Certamente, observa-se, “há situações difíceis que precisam ser discernidas e acompanhadas pastoralmente. Pode acontecer que algumas dessas mães, dada a fragilidade de sua situação, às vezes recorram à venda de seus próprios corpos para sustentar a família. A comunidade cristã é chamada a fazer tudo o que puder para ajudá-las a evitar esse risco muito sério, em vez de julgá-las com severidade”.
A lógica da compaixão
Por isso – afirma a Carta -, “os Pastores que propõem aos fiéis o ideal pleno do Evangelho e da doutrina da Igreja devem ajudá-los também a assumir a lógica da compaixão para com as pessoas frágeis e a evitar perseguições ou julgamentos demasiado duros e impacientes” (Amoris laetitia, 308).
Em seguida, o purpurado ressalta que, muitas vezes, comentando o episódio bíblico da mulher adúltera (Jo 8, 1-11), a frase final é enfatizada: “não peques mais”. Certamente, “Jesus sempre convida as pessoas a mudarem suas vidas, a responderem mais fielmente à vontade de Deus, a viverem com maior dignidade.
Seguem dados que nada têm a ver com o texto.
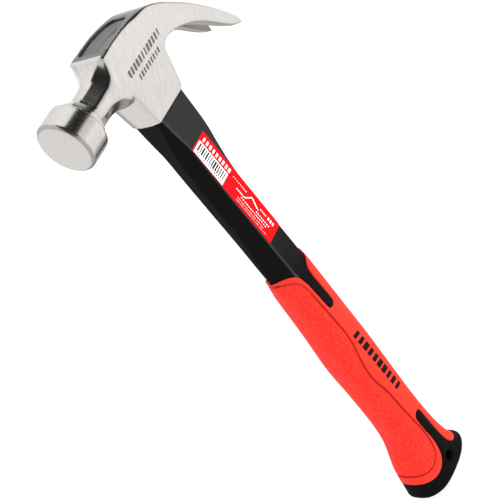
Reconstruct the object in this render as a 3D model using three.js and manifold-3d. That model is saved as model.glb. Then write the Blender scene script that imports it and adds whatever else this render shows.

No entanto, essa frase não constitui a mensagem central dessa perícope evangélica, que é simplesmente o convite a reconhecer que ninguém pode atirar a primeira pedra”. É por isso, acrescenta, “que o Papa Francisco, referindo-se às mães que têm que criar seus filhos sozinhas, lembra-lhes que “nas situações difíceis vividas pelas pessoas mais necessitadas, a Igreja deve ter um cuidado especial para compreendê-las, consolá-las e integrá-las, evitando impor-lhes uma série de regras como se fossem pedras, tendo assim o efeito de fazê-las sentir-se julgadas e abandonadas exatamente por aquela Mãe que é chamada a levar-lhes a misericórdia de Deus” (Amoris laetitia, 49).
Atitudes machistas e ditatoriais
O prefeito do Dicastério para a Doutrina da Fé recorda o que o Papa disse em sua mensagem ao Sínodo sobre o rosto feminino e materno da Igreja, denunciando as “atitudes machistas e ditatoriais” daqueles ministros que “exageram em seu serviço e maltratam o povo de Deus” (Discurso ao Sínodo dos Bispos, 25 de outubro de 2023).
“Cabe ao senhor – conclui o cardeal Fernández em sua resposta ao bispo de San Francisco de Macorís – garantir que tais comportamentos não ocorram em sua Igreja local”.